Records with modeling code:
--
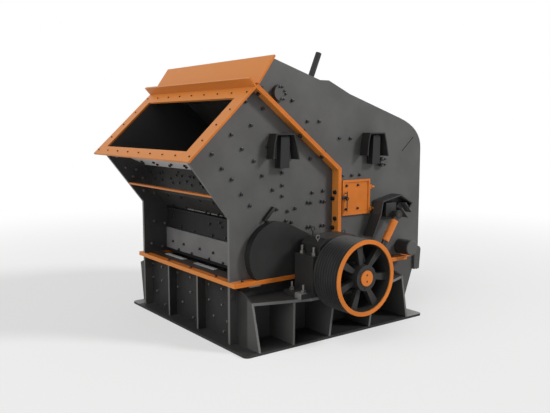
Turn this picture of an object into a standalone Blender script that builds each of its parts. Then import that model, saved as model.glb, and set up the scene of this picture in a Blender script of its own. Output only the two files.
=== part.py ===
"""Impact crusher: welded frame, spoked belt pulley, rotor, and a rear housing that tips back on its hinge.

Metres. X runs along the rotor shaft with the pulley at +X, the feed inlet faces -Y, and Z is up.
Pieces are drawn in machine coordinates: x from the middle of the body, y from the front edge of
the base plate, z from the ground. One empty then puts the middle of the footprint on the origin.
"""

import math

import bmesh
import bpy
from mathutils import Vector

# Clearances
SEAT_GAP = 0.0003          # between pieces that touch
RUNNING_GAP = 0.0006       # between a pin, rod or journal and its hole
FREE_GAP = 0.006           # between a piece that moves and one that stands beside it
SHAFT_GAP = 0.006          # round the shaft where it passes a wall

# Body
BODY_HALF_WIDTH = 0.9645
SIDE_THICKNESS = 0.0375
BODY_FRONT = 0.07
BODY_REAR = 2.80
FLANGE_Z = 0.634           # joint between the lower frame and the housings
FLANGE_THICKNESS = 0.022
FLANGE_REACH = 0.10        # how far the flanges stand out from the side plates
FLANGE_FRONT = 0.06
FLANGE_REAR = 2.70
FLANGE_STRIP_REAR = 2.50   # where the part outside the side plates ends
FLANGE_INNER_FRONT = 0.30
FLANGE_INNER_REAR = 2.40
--
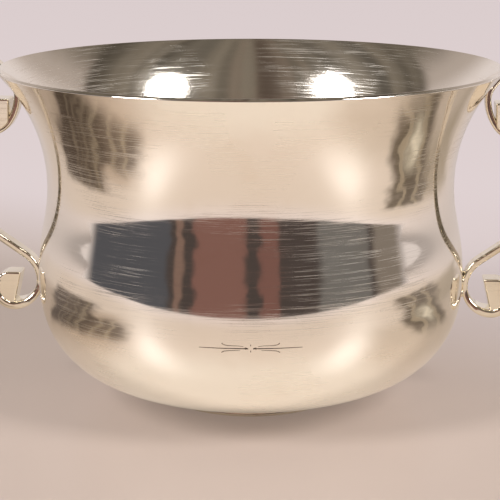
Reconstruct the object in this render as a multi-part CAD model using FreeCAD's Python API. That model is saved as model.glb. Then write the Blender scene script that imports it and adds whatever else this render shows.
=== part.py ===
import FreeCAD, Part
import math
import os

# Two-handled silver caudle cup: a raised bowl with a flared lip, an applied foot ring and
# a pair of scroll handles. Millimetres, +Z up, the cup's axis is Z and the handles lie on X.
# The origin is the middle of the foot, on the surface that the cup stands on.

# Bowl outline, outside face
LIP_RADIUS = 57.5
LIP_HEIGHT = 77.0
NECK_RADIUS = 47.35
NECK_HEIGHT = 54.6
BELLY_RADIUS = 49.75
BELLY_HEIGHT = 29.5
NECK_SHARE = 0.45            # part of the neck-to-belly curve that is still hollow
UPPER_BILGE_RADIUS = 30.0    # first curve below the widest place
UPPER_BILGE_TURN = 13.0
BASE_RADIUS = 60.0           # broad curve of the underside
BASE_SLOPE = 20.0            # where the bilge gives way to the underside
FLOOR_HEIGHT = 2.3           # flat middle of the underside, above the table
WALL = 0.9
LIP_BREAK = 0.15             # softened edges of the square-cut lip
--
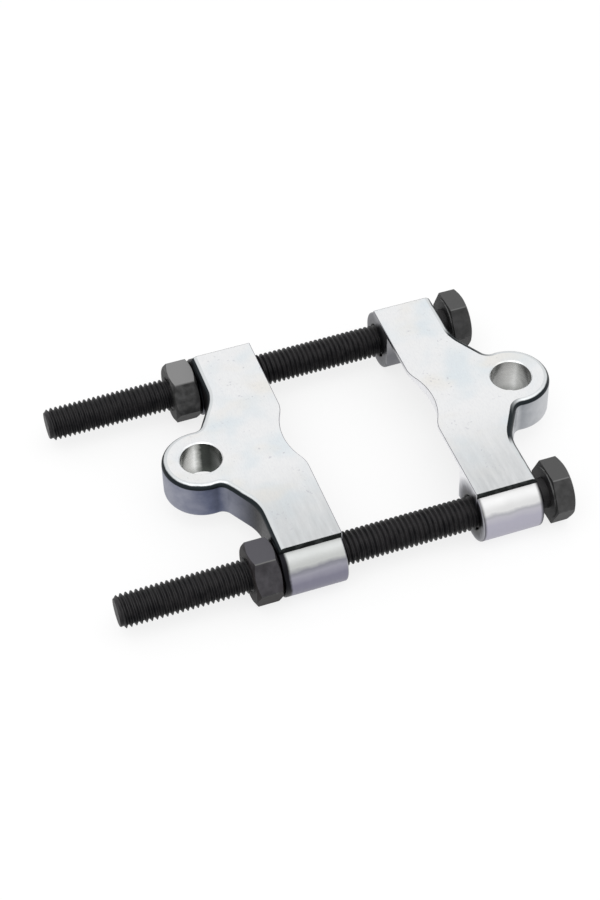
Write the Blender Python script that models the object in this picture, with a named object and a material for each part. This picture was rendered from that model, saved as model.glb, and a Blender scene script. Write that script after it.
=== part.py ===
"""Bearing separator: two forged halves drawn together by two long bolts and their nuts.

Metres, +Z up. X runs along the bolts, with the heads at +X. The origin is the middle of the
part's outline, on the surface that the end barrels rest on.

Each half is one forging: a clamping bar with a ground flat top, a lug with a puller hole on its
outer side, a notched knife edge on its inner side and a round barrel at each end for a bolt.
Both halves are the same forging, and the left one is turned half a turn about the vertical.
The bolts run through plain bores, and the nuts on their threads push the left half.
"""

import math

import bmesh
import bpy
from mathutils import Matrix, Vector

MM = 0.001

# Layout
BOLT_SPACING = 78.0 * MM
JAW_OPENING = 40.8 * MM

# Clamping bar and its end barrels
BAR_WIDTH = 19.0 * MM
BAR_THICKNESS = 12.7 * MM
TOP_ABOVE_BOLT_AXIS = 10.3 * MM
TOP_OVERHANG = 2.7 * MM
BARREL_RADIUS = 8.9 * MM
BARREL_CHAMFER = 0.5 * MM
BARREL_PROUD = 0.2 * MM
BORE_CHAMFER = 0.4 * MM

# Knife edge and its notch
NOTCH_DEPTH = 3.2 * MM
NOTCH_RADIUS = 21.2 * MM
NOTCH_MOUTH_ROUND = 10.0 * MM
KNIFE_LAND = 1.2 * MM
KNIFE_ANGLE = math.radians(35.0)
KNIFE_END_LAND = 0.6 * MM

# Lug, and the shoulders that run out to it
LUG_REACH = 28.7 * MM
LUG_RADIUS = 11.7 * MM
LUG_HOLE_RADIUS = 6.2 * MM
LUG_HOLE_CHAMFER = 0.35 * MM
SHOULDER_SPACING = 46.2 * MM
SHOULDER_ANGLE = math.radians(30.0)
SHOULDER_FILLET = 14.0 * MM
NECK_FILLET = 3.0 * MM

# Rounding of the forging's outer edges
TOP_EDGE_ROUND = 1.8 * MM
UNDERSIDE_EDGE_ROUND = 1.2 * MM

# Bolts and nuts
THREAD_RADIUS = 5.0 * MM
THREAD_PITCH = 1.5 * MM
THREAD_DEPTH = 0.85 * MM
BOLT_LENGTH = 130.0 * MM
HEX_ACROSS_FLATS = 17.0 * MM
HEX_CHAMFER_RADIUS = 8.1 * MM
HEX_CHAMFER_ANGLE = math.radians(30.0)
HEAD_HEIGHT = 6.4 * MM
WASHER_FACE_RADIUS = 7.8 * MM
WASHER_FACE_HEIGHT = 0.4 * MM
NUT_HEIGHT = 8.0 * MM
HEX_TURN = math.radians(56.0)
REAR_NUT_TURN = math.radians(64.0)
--
## Task description
From the records above, extract exactly and only the lines that begin at the line with "Turn this picture" and stop after the line with "from mathutils import Vector".

## The answer
Turn this picture of an object into a standalone Blender script that builds each of its parts. Then import that model, saved as model.glb, and set up the scene of this picture in a Blender script of its own. Output only the two files.
=== part.py ===
"""Impact crusher: welded frame, spoked belt pulley, rotor, and a rear housing that tips back on its hinge.

Metres. X runs along the rotor shaft with the pulley at +X, the feed inlet faces -Y, and Z is up.
Pieces are drawn in machine coordinates: x from the middle of the body, y from the front edge of
the base plate, z from the ground. One empty then puts the middle of the footprint on the origin.
"""

import math

import bmesh
import bpy
from mathutils import Vector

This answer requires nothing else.